Keberadaan lembaga PDP yang independen akan meningkatkan rasa kepercayaan publik. Adanya hukum acara yang jelas dapat memberikan kepastian hukum tidak hanya bagi masyarakat secara individual, tetapi juga bagi para pemangku kepentingan di pihak swasta seperti pelaku bisnis maupun investor.

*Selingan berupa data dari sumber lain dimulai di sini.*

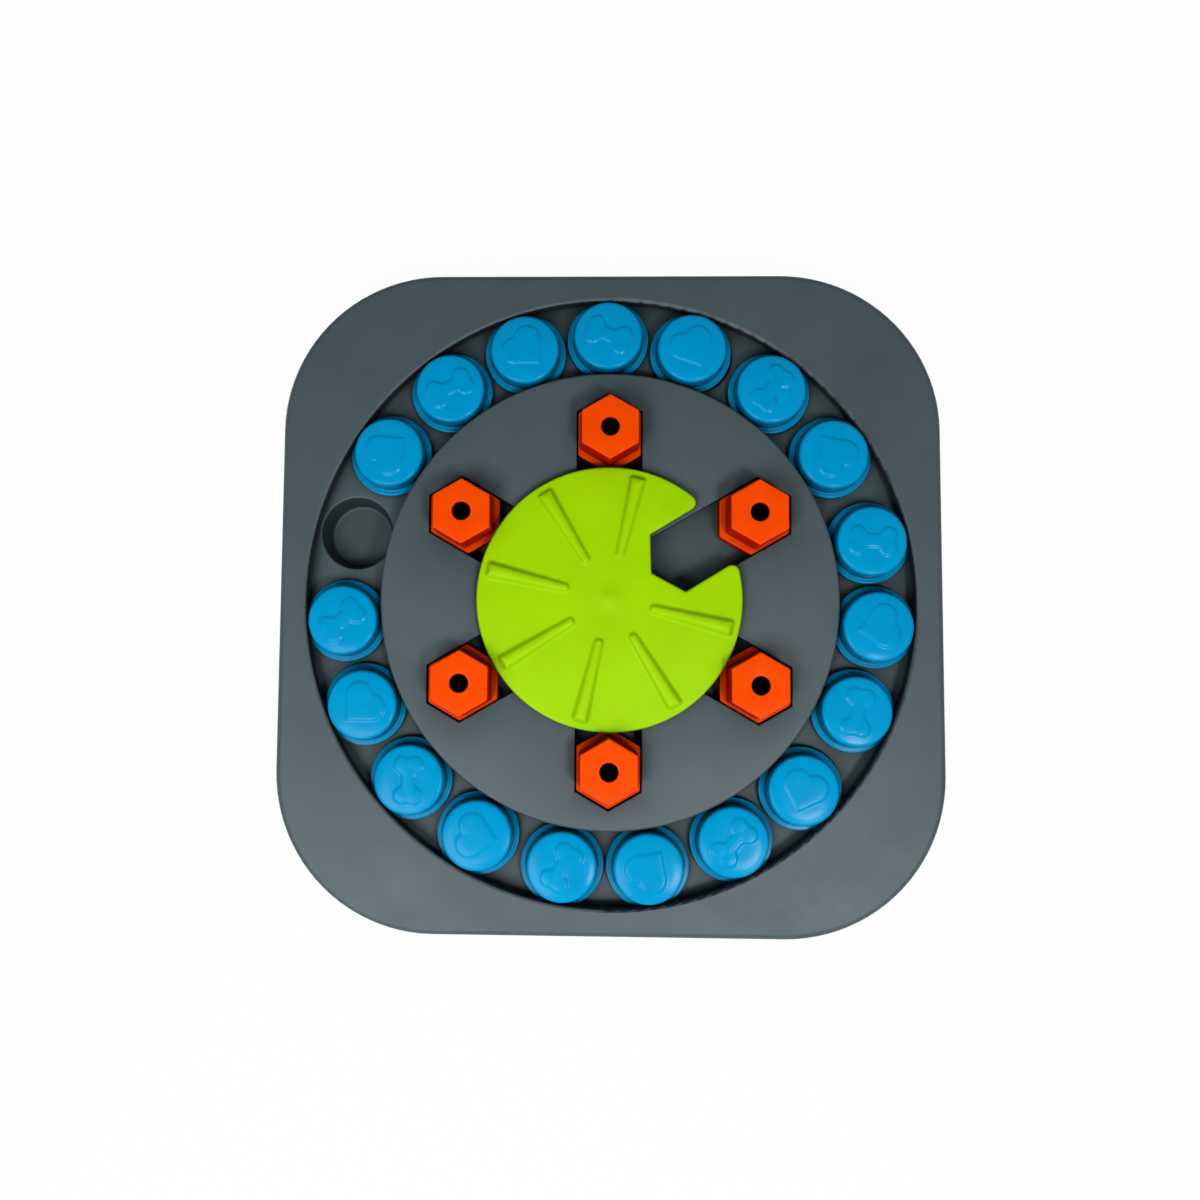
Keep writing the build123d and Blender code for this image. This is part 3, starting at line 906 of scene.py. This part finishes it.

Selain itu, Lembaga PDP yang bersifat independen diharapkan dapat memastikan pengimplementasian aturan PDP secara netral tanpa adanya rasa ‘pakewuh’ antar lembaga ataupun kementerian; yang nantinya akan berpengaruh pada tingkat kepuasan dan kepercayaan publik pada pemerintah dalam penegakan aturan PDP,” Valencia menjelaskan.

 

Efektivitas UU PDP di Masa Transisi

UU PDP mengatur adanya dua tahun masa transisi di bidang penyelenggaraan pelindungan data pribadi. Sebagaimana ada dalam Pasal 74 UU PDP, masa transisi tersebut diperuntukkan bagi adaptasi para pelaku sektor publik maupun privat yang memproses data pribadi, untuk membuat perubahan dalam memastikan kepatuhan mereka terhadap ketentuan di bidang pelindungan data pribadi.